Notably, AB 418 does not specifically address provisions related to testing, labeling, or agency enforcement—though, as opponents of the bill point out, there are existing labeling requirements for additives. It remains uncertain whether businesses would be required to conduct their own product testing or provide certification on labels, in addition to disclosing ingredient lists to demonstrate compliance with this legislation. The bill also lacks clarity on additional enforcement measures, such as product registration or reporting to a state agency. While this legislation does not establish a private right of action, it does grant the California Attorney General, city attorneys, county counsels, or district attorneys the authority to pursue civil penalties against violators. Violators could face fines of $5,000 for a first violation, with a maximum penalty of $10,000 for each subsequent violation.

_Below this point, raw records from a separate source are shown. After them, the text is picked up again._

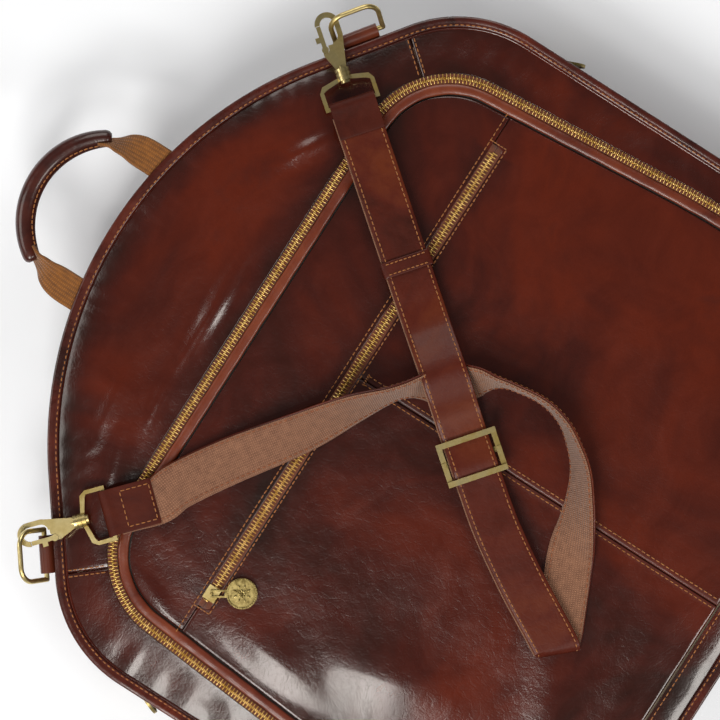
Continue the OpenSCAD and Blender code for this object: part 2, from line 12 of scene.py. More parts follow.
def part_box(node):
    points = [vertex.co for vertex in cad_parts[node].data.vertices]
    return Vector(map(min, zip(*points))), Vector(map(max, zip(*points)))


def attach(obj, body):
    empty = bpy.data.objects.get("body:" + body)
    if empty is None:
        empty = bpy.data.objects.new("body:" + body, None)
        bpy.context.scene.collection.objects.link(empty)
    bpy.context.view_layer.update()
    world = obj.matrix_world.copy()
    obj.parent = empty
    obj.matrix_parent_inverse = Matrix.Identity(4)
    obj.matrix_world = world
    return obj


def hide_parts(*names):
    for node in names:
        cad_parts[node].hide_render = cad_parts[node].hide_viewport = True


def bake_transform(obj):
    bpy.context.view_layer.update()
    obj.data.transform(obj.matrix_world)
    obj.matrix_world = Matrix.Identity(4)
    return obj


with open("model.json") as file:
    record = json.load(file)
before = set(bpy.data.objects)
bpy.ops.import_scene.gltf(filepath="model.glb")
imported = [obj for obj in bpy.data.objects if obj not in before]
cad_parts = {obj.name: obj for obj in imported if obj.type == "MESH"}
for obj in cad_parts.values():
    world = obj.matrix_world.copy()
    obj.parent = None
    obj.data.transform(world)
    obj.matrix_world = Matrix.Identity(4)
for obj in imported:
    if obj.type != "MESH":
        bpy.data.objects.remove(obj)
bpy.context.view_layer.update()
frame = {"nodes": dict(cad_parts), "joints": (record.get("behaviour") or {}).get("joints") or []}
MM = 0.001
joints = {j["name"]: j for j in frame["joints"]}

# ---------------------------------------------------------------- sizes, from the frame

edge_lo, edge_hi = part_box("front_binding")
HALF_W = edge_hi.x
TOP_Y = edge_hi.y
LOW_Y = edge_lo.y
FACE_Z = edge_hi.z
FOLD_Z = joints["fold"]["pos_m"][2]
BINDING = 8 * MM
GUSSET_IN = HALF_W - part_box("front_gusset")[1].x
ARCH_R = 304 * MM
CORNER_R = 101 * MM
BOTTOM_R = 28 * MM
SHOULDER = math.radians(36.5)

big_lo, big_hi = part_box("big_zip_teeth")
TEETH_HALF = 3.35 * MM
TEETH_MID = (big_lo.z + big_hi.z) / 2
U_HALF = big_hi.x - TEETH_HALF
U_TOP = big_hi.y - TEETH_HALF
U_END = big_lo.y
U_R = 67 * MM
U_LEAN = math.radians(4.9)
U_KINK_Y = -150 * MM
U_KINK_R = 0.6
pz_lo, pz_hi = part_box("pocket_zip_teeth")
POCKET_ZIP_Y = (pz_lo.y + pz_hi.y) / 2
POCKET_ZIP_HALF = pz_hi.x
WELT_W = 8 * MM

ARCH_C = np.array([0, TOP_Y - ARCH_R])
NORMAL = math.pi / 2 - SHOULDER
corner_x = HALF_W - CORNER_R
reach = ARCH_C[1] * math.sin(NORMAL) + ARCH_R
CORNER_C = np.array([corner_x, (reach - CORNER_R - corner_x * math.cos(NORMAL)) / math.sin(NORMAL)])
BOTTOM_C = np.array([HALF_W - BOTTOM_R, LOW_Y + BOTTOM_R])
U_SIDE_X = U_HALF - (U_TOP - U_R + U_R * math.sin(U_LEAN) - U_KINK_Y) * math.tan(U_LEAN)
U_C = np.array([U_SIDE_X - U_R * math.cos(U_LEAN), U_TOP - U_R])
FLIP = np.array([-1, 1])
UP = np.array([0, 0, 1.0])
SIDES = ((-1, "left"), (1, "right"))


def direction(angle):
    return np.array([math.cos(angle), math.sin(angle)])


def arc(c, r, a0, a1, n):
    a = np.linspace(a0, a1, n + 1)
    return np.stack([c[0] + r * np.cos(a), c[1] + r * np.sin(a)], 1)


def outline_right(d):
    """Right half of the bag's outer edge, moved inwards by d, from the top middle to the bottom middle."""
    return np.concatenate([
        arc(ARCH_C, ARCH_R - d, math.pi / 2, NORMAL, 24),
        arc(CORNER_C, CORNER_R - d, NORMAL, 0, 20),
        arc(BOTTOM_C, BOTTOM_R - d, 0, -math.pi / 2, 10),
        [[0, LOW_Y + d]]])


def mirror_x(p):
    q = p[::-1].copy()
    q[:, 0] *= -1
    return q


def both_sides(right):
    """Whole line from its right half, which starts in the middle."""
    return np.concatenate([mirror_x(right)[:-1], right])


def outline(d):
    """Closed outer edge, clockwise from the top middle, without a repeated last point."""
    right = outline_right(d)
    return np.concatenate([right, mirror_x(right)[1:-1]])


def u_right(d):
    """Right half of the big pocket zip's path, moved outwards by d, from the top middle to the lower end."""
    kink = np.array([U_HALF + d - U_KINK_R, U_KINK_Y - U_KINK_R * math.tan(U_LEAN / 2)])
    return np.concatenate([
        [[0, U_TOP + d]],
        arc(U_C, U_R + d, math.pi / 2, U_LEAN, 20), arc(kink, U_KINK_R, U_LEAN, 0, 6), [[U_HALF + d, U_END]]])


def lengths(path):
    """Distance along a path to each of its points."""
    return np.concatenate([[0], np.cumsum(np.linalg.norm(np.diff(path, axis=0), axis=1))])


def at_length(path, s):
    """Points at the distances s along a path of points of any dimension."""
    along = lengths(path)
    return np.stack([np.interp(s, along, path[:, k]) for k in range(path.shape[1])], 1)


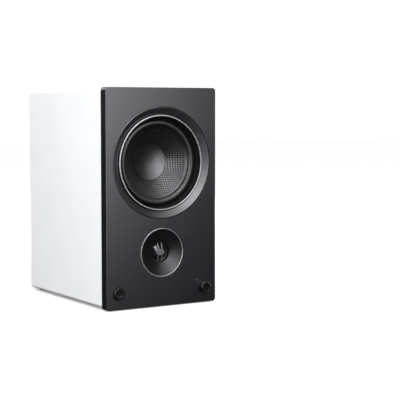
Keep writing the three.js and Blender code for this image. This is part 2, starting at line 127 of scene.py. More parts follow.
class Finish:
    """A Principled material, with short names for the nodes that give it its pattern."""

    def __init__(self, name, color, roughness, metallic=0.0, **sockets):
        self.material = bpy.data.materials.new(name)
        self.material.use_nodes = True
        self.tree = self.material.node_tree
        self.shader = self.tree.nodes["Principled BSDF"]
        self.shader.inputs["Base Color"].default_value = (*color, 1)
        self.shader.inputs["Roughness"].default_value = roughness
        self.shader.inputs["Metallic"].default_value = metallic
        for socket, value in sockets.items():
            self.shader.inputs[socket.replace("_", " ")].default_value = value
        self.place = self.node("ShaderNodeTexCoord").outputs["Object"]

    def node(self, kind, inputs=(), **settings):
        made = self.tree.nodes.new(kind)
        for key, value in settings.items():
            setattr(made, key, value)
        for socket, value in dict(inputs).items():
            if isinstance(value, bpy.types.NodeSocket):
                self.tree.links.new(value, made.inputs[socket])
            else:
                made.inputs[socket].default_value = value
        return made

    def stretched(self, x, y, z):
        """Object coordinates scaled apart, for streaks and grain."""
        scaled = self.node("ShaderNodeVectorMath", {0: self.place, 1: (x, y, z)}, operation="MULTIPLY")
        return scaled.outputs["Vector"]

    def noise(self, size_mm, detail=2.0, place=None):
        """Noise whose features are about size_mm across."""
        inputs = {"Vector": place or self.place, "Scale": 1 / (size_mm * MM), "Detail": detail}
        return self.node("ShaderNodeTexNoise", inputs).outputs["Fac"]

    def attribute(self, name):
        return self.node("ShaderNodeAttribute", attribute_name=name).outputs["Fac"]

    def spread(self, value, low, high, at=(0.3, 0.7)):
        """Maps a pattern smoothly to the range low to high."""
        inputs = {"Value": value, "From Min": at[0], "From Max": at[1], "To Min": low, "To Max": high}
        return self.node("ShaderNodeMapRange", inputs, interpolation_type="SMOOTHSTEP").outputs["Result"]

    def color(self, value, dark, light, at=(0.3, 0.7)):
        factor = self.spread(value, 0, 1, at)
        mix = self.node("ShaderNodeMix", {0: factor, 6: (*dark, 1), 7: (*light, 1)}, data_type="RGBA")
        self.tree.links.new(mix.outputs[2], self.shader.inputs["Base Color"])
        return self

    def roughness(self, value, low, high, at=(0.3, 0.7)):
        self.tree.links.new(self.spread(value, low, high, at), self.shader.inputs["Roughness"])
        return self

    def bump(self, height, depth_mm, strength=1.0):
        inputs = {"Height": height, "Distance": depth_mm * MM, "Strength": strength}
        previous = self.shader.inputs["Normal"].links
        if previous:
            inputs["Normal"] = previous[0].from_socket
        normal = self.node("ShaderNodeBump", inputs).outputs["Normal"]
        self.tree.links.new(normal, self.shader.inputs["Normal"])
        return self


def shade(color, factor):
    return tuple(channel * factor for channel in color)


def foil_wrap():
    """White satin foil: a very fine pebble and a slight unevenness."""
    finish = Finish("white_wrap", (0.865, 0.868, 0.876), 0.42)
    finish.color(finish.noise(60, 3), (0.855, 0.858, 0.866), (0.878, 0.881, 0.889))
    finish.roughness(finish.noise(9, 3), 0.4, 0.44)
    return finish.bump(finish.noise(0.5, 3), 0.003)


def satin_lacquer():
    """Dark charcoal lacquer on the baffle, with a fine orange peel."""
    finish = Finish("charcoal_baffle", (0.002, 0.002, 0.0034), 0.335, Specular_IOR_Level=1)
    finish.color(finish.noise(35, 4), (0.0015, 0.0015, 0.0029), (0.0025, 0.0025, 0.0039))
    finish.roughness(finish.noise(14, 3), 0.328, 0.342)
    return finish.bump(finish.noise(0.8, 2), 0.0012)


def moulded(name, color, roughness, grain_mm=0.5, grain_depth=0.002, gloss=0.5):
    """Moulded plastic or rubber: fine spark-eroded grain and slight mottling."""
    finish = Finish(name, color, roughness, Specular_IOR_Level=gloss)
    finish.color(finish.noise(7, 4), shade(color, 0.85), shade(color, 1.15))
    finish.roughness(finish.noise(5, 3), roughness - 0.008, roughness + 0.008)
    return finish.bump(finish.noise(grain_mm, 2), grain_depth)


def polished(name, color, roughness):
    """Bare or plated metal with a fine satin grain."""
    finish = Finish(name, color, roughness, 1.0)
    grain = finish.noise(0.6, 3)
    finish.color(finish.noise(5, 3), shade(color, 0.92), color)
    finish.roughness(grain, roughness * 0.85, roughness * 1.2)
    return finish.bump(grain, 0.004)


def powder_coat():
    finish = Finish("basket_black", (0.006, 0.006, 0.0065), 0.7, Specular_IOR_Level=0.2)
    finish.color(finish.noise(3, 3), (0.005, 0.005, 0.0055), (0.007, 0.007, 0.0075))
    return finish.bump(finish.noise(0.7, 3), 0.05)


def woven_fibre():
    """Glass-fibre tows under resin. The weave itself is in the cone's mesh, and "weave" is its height."""
    finish = Finish("woven_fibre", (0.02, 0.02, 0.022), 0.3, Specular_IOR_Level=0.62)
    height = finish.attribute("weave")
    # painted shade and painted highlight: the colour is darker in the weave's holes and lighter on its
    # crowns
    finish.color(height, (0.001, 0.001, 0.0012), (0.008, 0.008, 0.009), at=(0.6, 0.98))
    finish.roughness(height, 0.6, 0.15, at=(0.5, 0.98))
    return finish.bump(finish.noise(0.6, 2), 0.002)


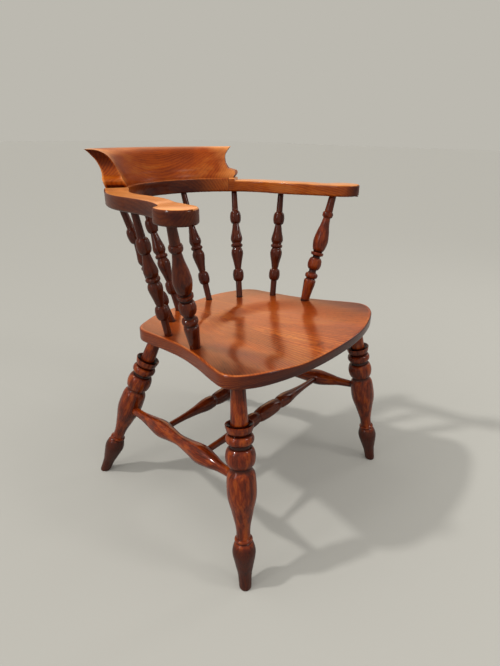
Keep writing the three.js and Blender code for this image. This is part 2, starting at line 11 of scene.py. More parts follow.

By restricting the sale of food products containing these substances, California is expected to prompt numerous manufacturers to modify the recipes of their products that are distributed across the country. This mirrors the broader impact California is having on a national scale by excluding poultry and pork producers who fail to meet its standards for animal housing from its market, as litigated in the U.S. Supreme Court case National Pork Producers v. Ross. Time will tell whether a similar dormant commerce clause-related lawsuit will follow AB 418 once it is signed into law.

We will continue monitoring the approval and impact of AB 418, as well as other state legislation for and federal regulation of food additives. 

DISCLAIMER: Because of the generality of this update, the information provided herein may not be applicable in all situations and should not be acted upon without specific legal advice based on particular situations.